The news of Dick's resignation came as Metropolitan Police announced Thursday that they will question more than 50 people as part of the investigation into more than a dozen alleged gatherings at Downing Street -- the residence of Prime Minister Boris Johnson -- that took place during 2020, breaking social-distancing and lockdown rules.
Also, the service has faced scrutiny after Metropolitan Police officer Wayne Couzens last year pleaded guilty to raping and killing Sarah Everard, 33, as she walked home from a friend's house.
A report last week also detailed evidence of "discrimination, misogyny, harassment and bullying" by Metropolitan Police officers.
Harriet Wistrich, director of the Center for Women's Justice, said there were "far too many stories of officers accused of violence and abuse still left in their jobs and of whistleblowers victimized instead of listened to."

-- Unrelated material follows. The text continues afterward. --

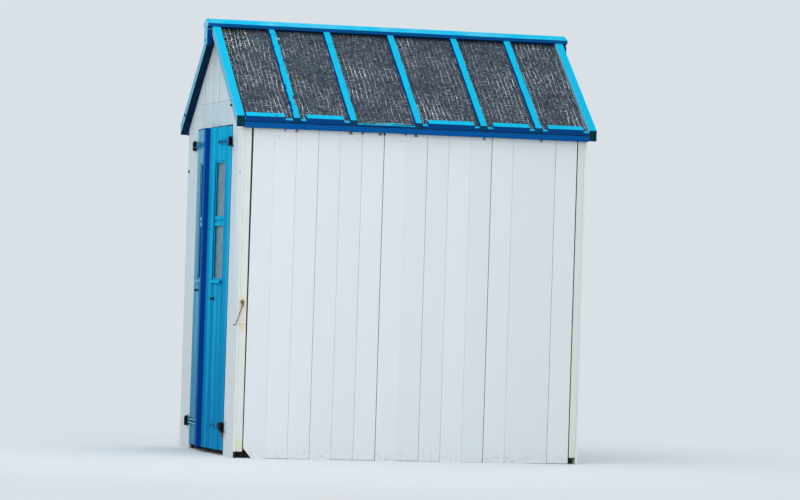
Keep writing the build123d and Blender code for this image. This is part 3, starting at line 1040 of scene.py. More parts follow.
def quarter(degrees: float = 90.0) -> Matrix:
    """Turn about Z that lays a bar's length along the hut."""
    return Matrix.Rotation(radians(degrees), 4, "Z")


def link(name: str, data: bpy.types.ID) -> Object:
    """Put an object into the scene.

    Args:
        name: Name of the object.
        data: Its mesh, light or camera.

    Returns:
        The new object.
    """
    item = bpy.data.objects.new(name, data)
    bpy.context.scene.collection.objects.link(item)
    return item


class Piece:
    """One mesh of the scene, put together from closed shapes, that rides on a body."""

    def __init__(self, name: str, body: str, *finishes: Material) -> None:
        """Start an empty piece.

        Args:
            name: Name of the piece.
            body: Body of the frame that carries it.
            *finishes: Materials, in the order that shapes number them.
        """
        self.name = name
        self.body = body
        self.finishes = finishes
        self.mesh = bpy.data.meshes.new(name)
        self.whole = bmesh.new()
        self.whole.faces.layers.float.new("tone")
        self.odds = random.Random(name)

    def add(
        self,
        shape: BMesh,
        place: Matrix | None = None,
        finish: int = 0,
        tone: float | None = None,
        smooth: bool = False,
    ) -> None:
        """Put a shape into the piece.

        Args:
            shape: Closed shape; it is used up.
            place: Where the shape goes, or None where it is already there.
            finish: Number of its material.
            tone: Shade of the shape from 0 to 1, or None for one by chance.
            smooth: Whether its faces are shaded smooth.
        """
        if place is not None:
            bmesh.ops.transform(shape, matrix=place, verts=shape.verts)
        bmesh.ops.recalc_face_normals(shape, faces=shape.faces)
        layer = shape.faces.layers.float.new("tone")
        shade = self.odds.random() if tone is None else tone
        for face in shape.faces:
            face[layer] = shade
            face.material_index = finish
            face.smooth = smooth
        part = bpy.data.meshes.new("part")
        shape.to_mesh(part)
        self.whole.from_mesh(part)
        bpy.data.meshes.remove(part)
        shape.free()

    def finish(self, *replaced: str, slot: str, turn: Matrix | None = None) -> None:
        """Close the piece and give it to the frame.

        Args:
            *replaced: Nodes of the frame that the piece stands for.
            slot: Material slot of the record that its finish comes from; not used.
            turn: Last movement of the whole piece, or None.
        """
        if turn is not None:
            bmesh.ops.transform(self.whole, matrix=turn, verts=self.whole.verts)
        self.whole.to_mesh(self.mesh)
        self.whole.free()
        for material in self.finishes:
            self.mesh.materials.append(material)
        item = link(self.name, self.mesh)
        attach(item, self.body)
        if replaced:
            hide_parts(*replaced)
        log.info("%s: %d faces on %s", self.name, len(self.mesh.polygons), self.body)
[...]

"Cressida Dick's response to these series of stories has been wholly inadequate and her description of Wayne Couzens and as a 'wrong un' meaningless next to the mounting evidence of multiple allegations of abuse and policing failures to tackle violence against women and racism," she added.
Dick acknowledged the state of the department in her statement on Thursday.
"The murder of Sarah Everard and many other awful cases recently have, I know, damaged confidence in this fantastic police service," she said. "There is much to do -- and I know that the Met has turned its full attention to rebuilding public trust and confidence."
Dick was named the first female commissioner in Metropolitan police's history in 2017 and oversaw the service during the 2017 London Bridge attack.